Last week I had the good fortune of meeting Peter Hirshberg and today I checked out his blog and a write up of an interview Peter did with Brad Anderson, CEO of Best Buy, at the Google Zeitgeist conference in September.
It turns out that Best Buy has embraced the use of social media to empower it’s employees and reaped massive productivity gains as a result. From Hirshberg:
Traditionally, we associate companies like this [Best Buy] with classic top-down management approaches. Brad points out that as their business challenge shifted from simply distributing product to ensuring customer delight under countless usage scenarios, only a method that tapped the wisdom of everybody made sense.
Brad told me that it “absolutely flips the role leadership” since great ideas often come from the edge, not the brass. And, all this “ can be murder on middle management”

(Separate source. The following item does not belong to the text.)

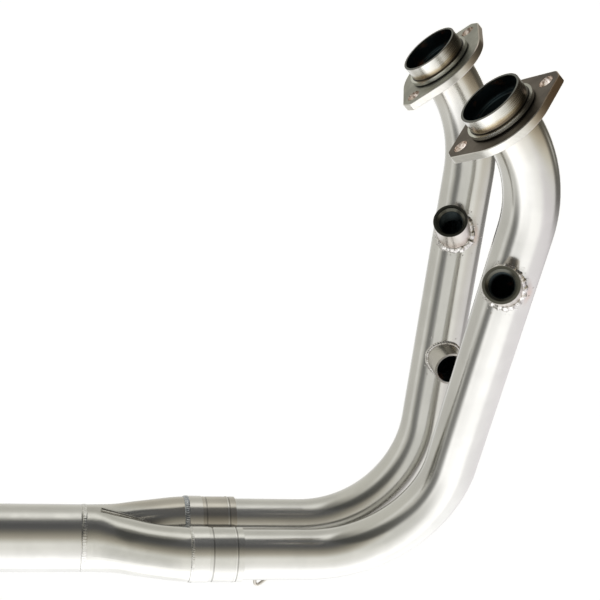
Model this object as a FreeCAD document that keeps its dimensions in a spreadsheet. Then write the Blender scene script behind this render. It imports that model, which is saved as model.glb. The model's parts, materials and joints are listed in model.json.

Three of the social media tools they use are:
- The ‘Loop Marketplace’ which replaces the suggestion box with a market where employees can submit and share ideas, and often get them funded
- A prediction market which was apparently dead on in predicting Christmas sales
- An internal social network called Blue Shirt Nation which they use to solve corporate problems from how to increase use of the company’s pension scheme to changing IT systems.
The results – 40% more employees enrolled in the 401k pension scheme, millions of dollars saved on a new in-store IT system and employee turnover reduced by over 50%.
Underpinning the success of these tools is a strong corporate culture and very visible support from the CEO.
A strong culture is born from strong values that everyone can see embodied in the every day words and actions of senior management. Best Buy’s values are:
- Have fun while being the best.
from challenge and change.
- Show respect, humility and integrity.
- Unleash the power of our people.
Strong values are essential to guide employees for corporations who are serious about empowering the edge.
This is also true in small companies, where having a strong positive culture is a big driver of success. There are some differences at small companies; it is not usually necessary to have a written set of values and the culture will change more quickly as the business grows, but the same basic logic applies.